In The News › City pays $2.24M for WTC building lease

Jan 17, 2011

Source: The Louisiana Weekly

Filed under: Orleans Parish, World Trade Center

City pays $2.24M for WTC building lease

Monday, January 17, 2011
By Christopher Tidmore
The Louisiana Weekly

In 1997, architect Stanley Muller saw his $5 million bid to turn the World Trade Center Building into a 5-Star Peabody Hotel rejected in favor of a politically connected insider offering a smaller sum, and a less ambitious plan.

At the time, Muller predicted to The Louisiana Weekly that the effort to convert only half the building into a hotel would reap failure.

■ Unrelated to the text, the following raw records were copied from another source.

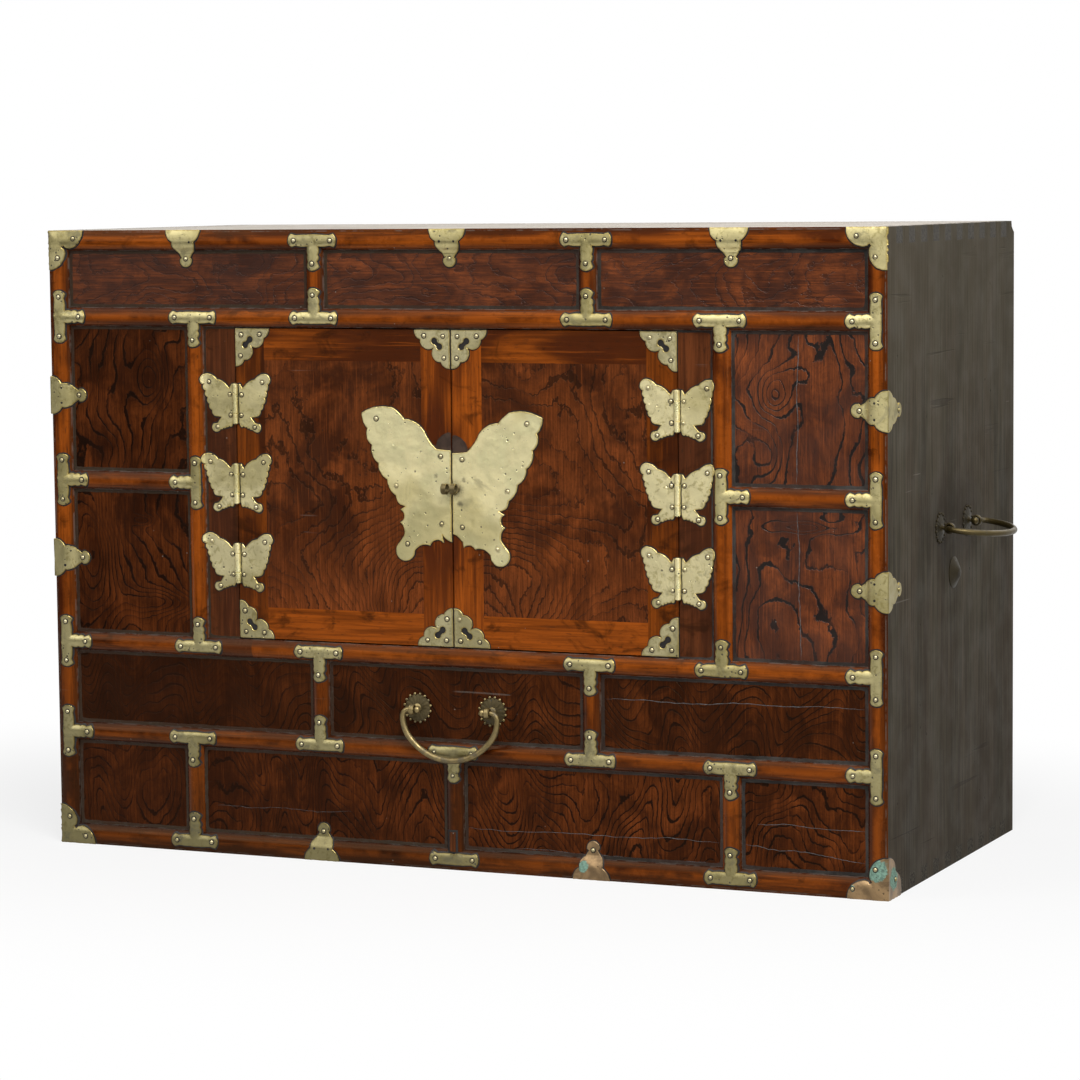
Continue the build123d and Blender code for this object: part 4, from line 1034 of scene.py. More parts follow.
def add_film(shell, outline, surface, thickness=0.1, cell=8.0):
    """Thin flat layer, such as a trace, a pierced plate's dark ground or a painted shadow beside a knuckle.
    """
    add_plate(shell, outline, surface, thickness, cell=cell, bevel=0.0, dents=0.0)


def add_skirt(shell, outline, surface, reach=1.25, lift=0.09):
    """Dark band round a plate's edge: gathered grime, and painted shade where the plate meets the wood."""
    points = wandered(outline_points(outline))
    count = len(points)
    outer = []
    for i, (x, y) in enumerate(points):
        along = (Vector(points[(i + 1) % count]) - Vector(points[i - 1])).normalized()
        grown = reach * (1.0 + 0.55 * ripple(x * 0.21, y * 0.21, 5.0))
        outer.append((x + along.y * grown, y - along.x * grown))
    over, under = [], []
    for i, (x, z) in enumerate(points + outer):
        base, out = surface(x, z)
        over.append(base + out * (BEDDING + (lift if i < count else lift * 0.4)))
        under.append(base - out * 0.02)
    shell.closed_band(over, under, inwards=True)


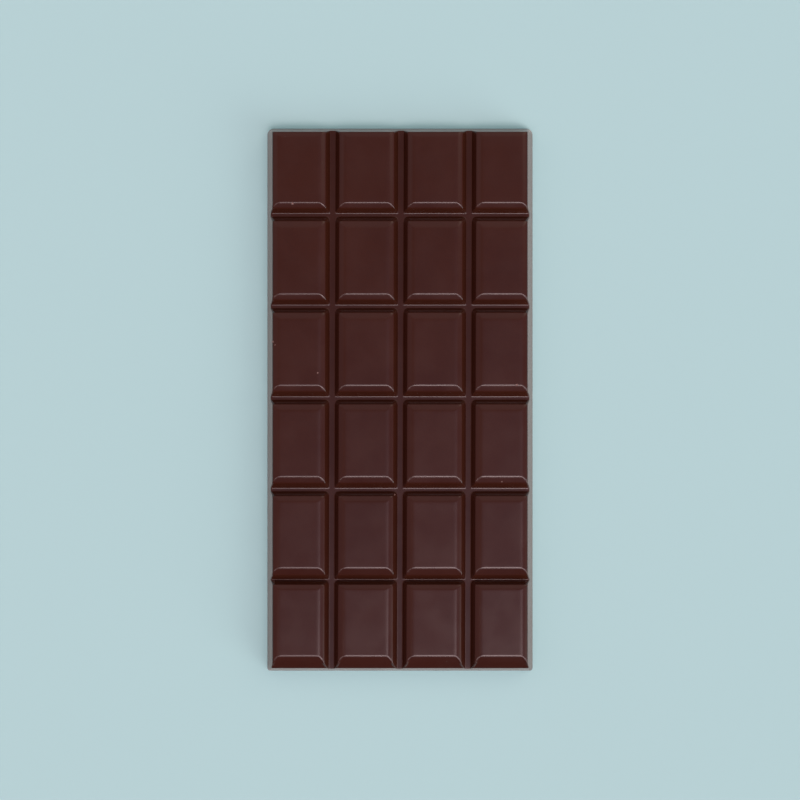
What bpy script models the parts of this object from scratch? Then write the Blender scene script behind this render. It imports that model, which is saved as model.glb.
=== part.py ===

“It is just not cost effective to do what they [the WTC board] wants. You need almost all the building to make a profitable hotel,” the architect outlined. “Otherwise, you’ll fail…In the end, I bet you that the city is going to have to bail out this project.”

On Tuesday, January 11, nearly a decade and a half after the World Trade Center Board attempted to convert most of their riverside skyscraper into a profitable hotel, they gave up, proving Muller’s prophecy.

The Board accepted an offer from the City of New Orleans to buy the World Trade Center of New Orleans’ lease on its namesake building at the foot of Canal Street. The deal covers just under half of the city’s financial obligations to the organization and forgives the remains of the debt.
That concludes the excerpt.